As many places and as many times as I’ve nomaded around, I can’t seem to shake the anxiety I get when figuring out the logistics of getting from point A to point B. Finding out I was arriving for a 10 day work trip with back to back meetups during the NYC marathon, again, had me already dreading trying to navigate the city. Almost exactly 10 years prior, I was in NYC and got stuck in a 2.5 hour long bus/subway/walking loop during the 2015 marathon. I imagined the same after a nearly 6 hour long flight and readied myself for mayhem only to find a much easier and more reliable system than I remembered complete with the ability to tap and go from my phone.
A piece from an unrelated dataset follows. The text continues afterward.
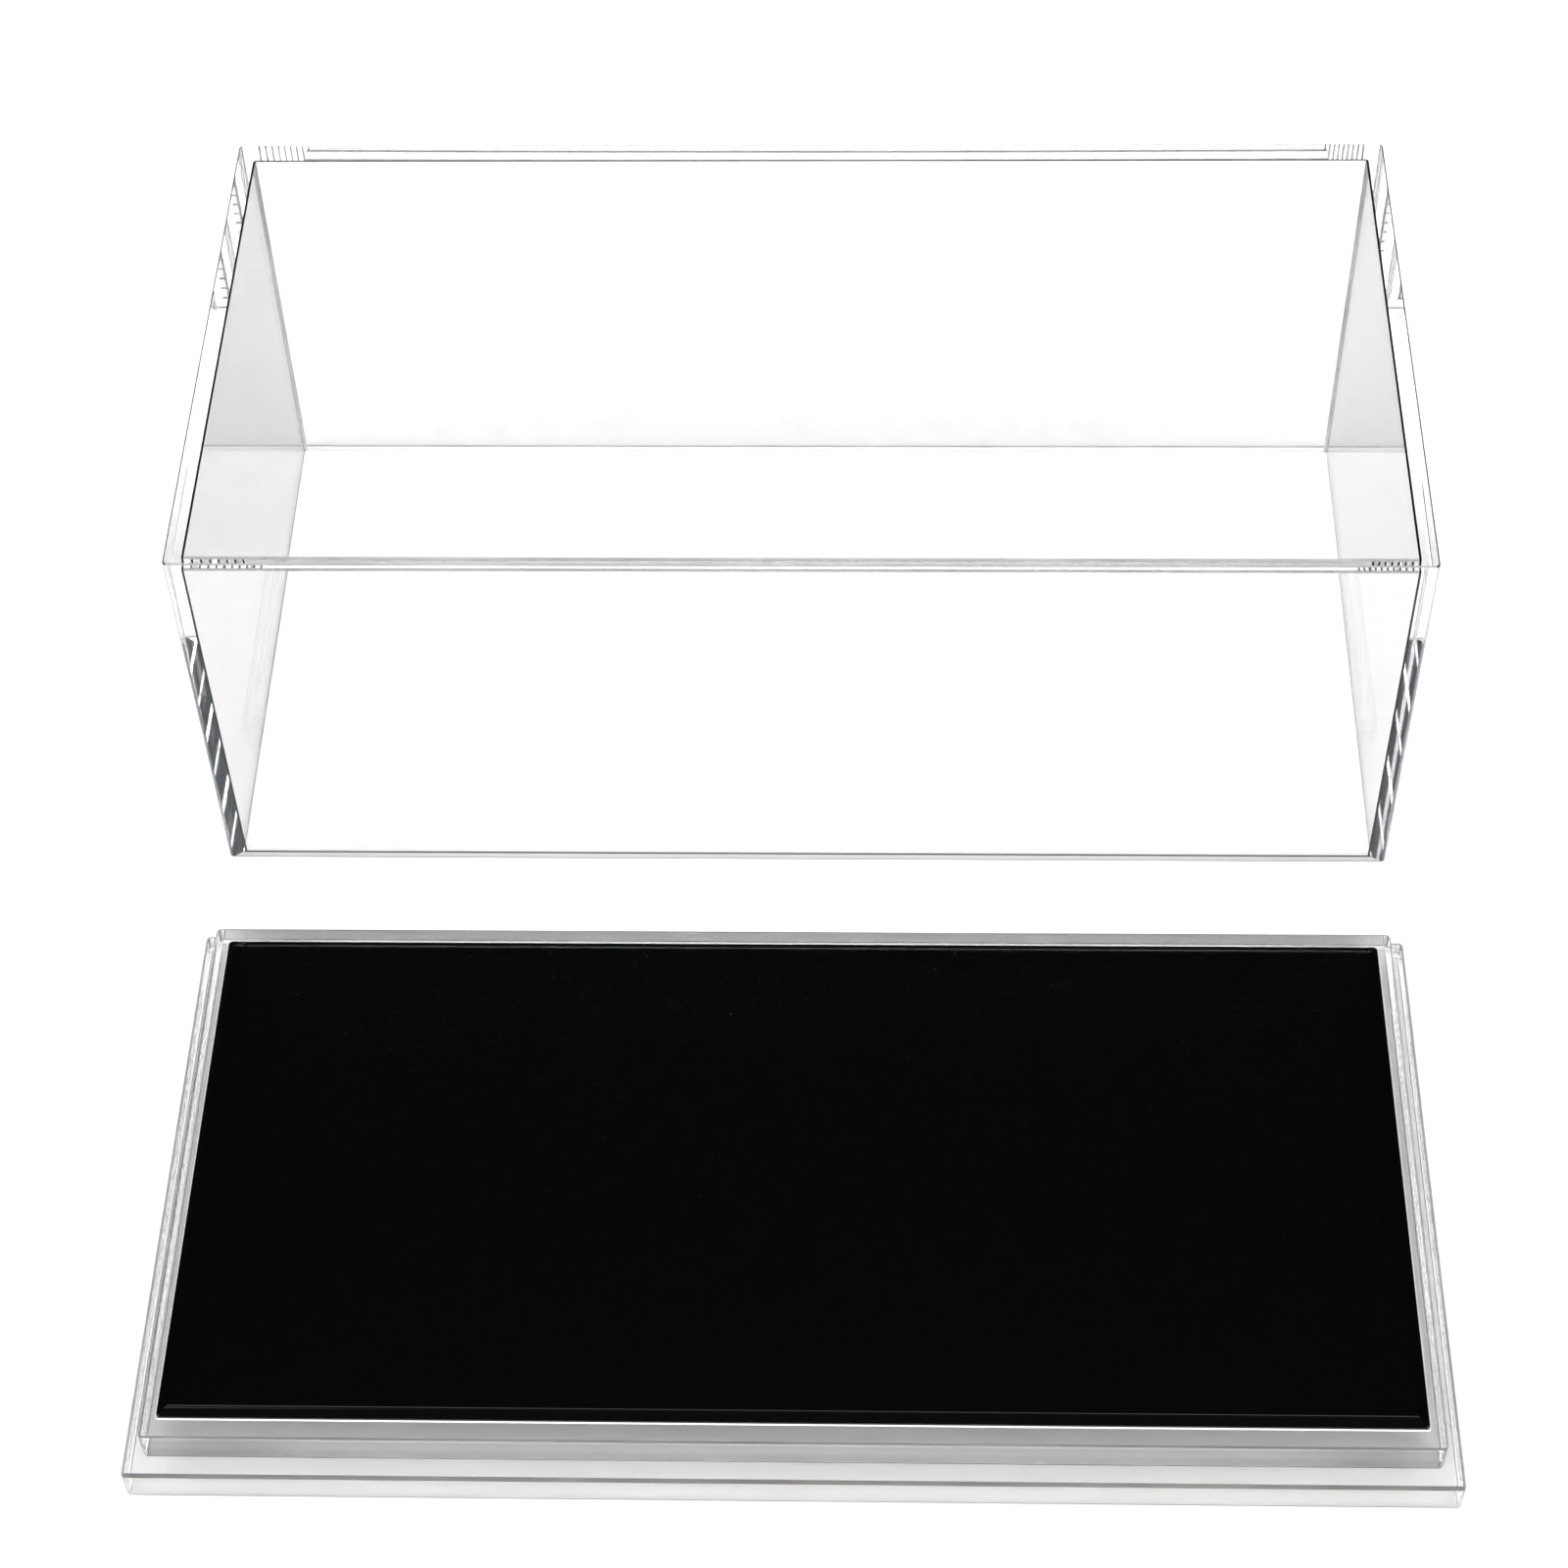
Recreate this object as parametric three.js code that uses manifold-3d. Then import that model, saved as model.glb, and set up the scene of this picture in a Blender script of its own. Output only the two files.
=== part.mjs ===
import * as THREE from "three";
import { mergeVertices } from "three/addons/utils/BufferGeometryUtils.js";
import Module from "manifold-3d";

// A display case for one model car, in millimetres, with +Z up.
// A five-sided cover of clear sheet closes over a two-tier clear base with a black deck.
// The cover is off: it stands on the table behind the base (+Y), and X runs along the width.
// The origin lies on the table, midway between the base and the cover.

// Cover: outer sizes of the bonded box, and the sheet that its five panels are cut from
const coverWidth = 320;
const coverDepth = 161;
const coverHeight = 119;
const coverSheet = 4;

// Base: the plate that the cover's rim stands on, and the plinth that locates the rim from inside
const plateThickness = 10;
const plinthThickness = 10;
const seatClearance = 1;

// Deck: the black sheet that the model stands on, with a shallow bevel round its top
const deckThickness = 2;
const deckSideMargin = 4;
const deckFrontMargin = 5;
const deckBevelWidth = 2.2;
const deckBevelDrop = 1.1;
const deckCornerRadius = 0.9;

// Feet: clear round bumpers near the plate's corners, standing on a narrower contact ring
const footDiameter = 10;
const footHeight = 2;
const footContactDiameter = 7.6;
const footInset = 13;

// Edge finish and joints
const cornerRadius = 1.2;
const polishedArris = 0.4;
const bondLine = 0.05;

// Place of the cover that has been taken off: the clear gap between the base and its front
const standGap = 36.5;

// Resolution of the round corners and of the feet, and the overrun of every cutting solid
const cornerSteps = 4;
const footRimSteps = 4;
const footSides = 32;
const cutOverrun = 1;

const manifold = await Module();
manifold.setup();

// A closed three.js geometry as a solid that can be cut
function toSolid(geometry) {
  const bare = geometry.index ? geometry.toNonIndexed() : geometry.clone();
  bare.deleteAttribute("normal");
  bare.deleteAttribute("uv");
  const merged = mergeVertices(bare);
  return new manifold.Manifold(new manifold.Mesh({
    numProp: 3,
    vertProperties: new Float32Array(merged.attributes.position.array),
    triVerts: new Uint32Array(merged.index.array),
  }));
}

// A cut solid as a three.js geometry with flat-shaded faces
function toGeometry(solid) {
  const mesh = solid.getMesh();
  const geometry = new THREE.BufferGeometry();
  geometry.setAttribute("position", new THREE.BufferAttribute(mesh.vertProperties, 3));
  geometry.setIndex(new THREE.BufferAttribute(mesh.triVerts, 1));
  const faceted = geometry.toNonIndexed();
  faceted.computeVertexNormals();
  return faceted;
}

// Corner points of a rectangle with rounded corners, anticlockwise seen from above
function roundedOutline(width, depth, radius) {
  const centreX = width / 2 - radius;
  const centreY = depth / 2 - radius;
  const quarters = [[1, 1], [-1, 1], [-1, -1], [1, -1]];
  const points = [];
  quarters.forEach(([sideX, sideY], quarter) => {
    for (let step = 0; step <= cornerSteps; step += 1) {
      const angle = (quarter + step / cornerSteps) * Math.PI / 2;
      const x = sideX * centreX + radius * Math.cos(angle);
      const y = sideY * centreY + radius * Math.sin(angle);
      points.push(new THREE.Vector2(x, y));
    }
  });
  return points;
}

// Joins rounded rectangles at rising heights into one closed solid with flat ends
function loftSections(sections) {
  const rings = sections.map(({ width, depth, radius }) => roundedOutline(width, depth, radius));
  const count = rings[0].length;
  const positions = rings.flatMap((ring, level) => ring.flatMap(({ x, y }) => [x, y, sections[level].height]));
  const indices = [];
  for (let level = 0; level < rings.length - 1; level += 1) {
    for (let side = 0; side < count; side += 1) {
      const next = (side + 1) % count;
      const low = level * count;
      const high = low + count;
      indices.push(low + side, low + next, high + next);
      indices.push(low + side, high + next, high + side);
    }
  }
  const top = (rings.length - 1) * count;
  for (const [a, b, c] of THREE.ShapeUtils.triangulateShape(rings[0], [])) {
    indices.push(a, c, b);
    indices.push(top + a, top + b, top + c);
  }
  const geometry = new THREE.BufferGeometry();
  geometry.setAttribute("position", new THREE.Float32BufferAttribute(positions, 3));
  geometry.setIndex(indices);
  const faceted = geometry.toNonIndexed();
  faceted.computeVertexNormals();
  return faceted;
}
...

I wondered if this is what my mom feels when we’ve traveled with phones that can look anything up and solve many problems compared to her phone-less travel days. Sometimes I think my rigidity around travel logistics is made worse by my phone and the exactness it claims to provide. Without a phone and the expectations that come with it, I wonder what would change. It reminds me of the first two weeks of my second sabbatical when I went phone and computer-less. I probably would have asked for help more, studied maps harder, learned the subway routes better, and have shown up later. I wonder though if I would have been calmer.
A few days later when meeting up with a best pal to walk around Central Park and snap some photos, I felt such an ease navigating where to go and smiled to myself thinking about how far I had come since trying to navigate during the 2015 NYC marathon. As one of my favorite quotes says, “We are not the same persons this year as last; nor are those we love.”
All of this is to say, I don’t generally enjoy traveling to big cities but I found myself in the privileged position of both being just a short 15 minute walk from the Automattic office in NoHo and getting to spend many days basking in the carefully curated space that is the office. I was there for both our AI division meetup and our Architecture leadership meetup as part of my new job. I spent hours deep in conversation with others from around the world, collaboratively came up with solutions to various areas we want to do better in, learned from one of Gutenberg’s most prolific contributors (Riad!) how to properly use AI to contribute back to Gutenberg, went deep in various AI initiatives we have running at Automattic, shipped some PRs with help from others, and broke bread with many folks. During the first ever dev/ai/nyc event, I felt how much care went into bringing so many together and loved being able to talk to people I’ve known for years and brand new folks.
Throughout the ten days there, I kept thinking about this unique moment in time for the open web. What will come of this? What do I want to come of this? Some years feel like many years combined and this last year has been one of those. I feel the magic and momentum returning while also seeing ways we need to tend to our wear and tear (our cultural debt) of the last year. During this time in person, I got to talk to folks with many more years under their belt than me and peppered them with questions. I feel my perspective shifting the longer I’m engaged in this work. I feel the unique chance to continue working on big problems for so long. I hear the same debates play out in new places and new teams. I see old ideas become new and the appetite for them shift. Timing is everything sometimes. At the root, my mantra has become: What does this unique time allow for and, looking back five years from now, what will come of it? How can I be present and nurture what is happening today for a better tomorrow? I zoom out and feel the meaning of these days. I zoom in and act to make them meaningful.
In any case, this was meant to be a post about photos but clearly I’m marinating in more. Here are some of the more adventurous photos I tried snapping. I love a reflection and I love when there are layers of reflections. The hotel we stayed at proved to have some fun opportunities with their windows and mirrors as did the office:





Here’s a few folks snapped of me:






And here are some I took of the city that already has a million photos taken of it. Being in cities that are already so documented always makes me more careful about taking photos. I want a photo that feels more distinctly mine and doesn’t add to the noise but that offers something new. I don’t feel the urge to have a photo of some famous part of a city that everyone has. I don’t feel I accomplished that with these and I think that’s okay. What I like most about them is the placement of the people in motion rather than the views.





And finally, I snapped some of my team. There’s something amusing and fascinating about seeing people think in person. Who talks under their breath? Who pauses and looks away? Who scribbles down notes? Who jumps right in? It’s not something we get to see from afar and it’s part of what I enjoyed about these particular photos. They feel like thinking captured.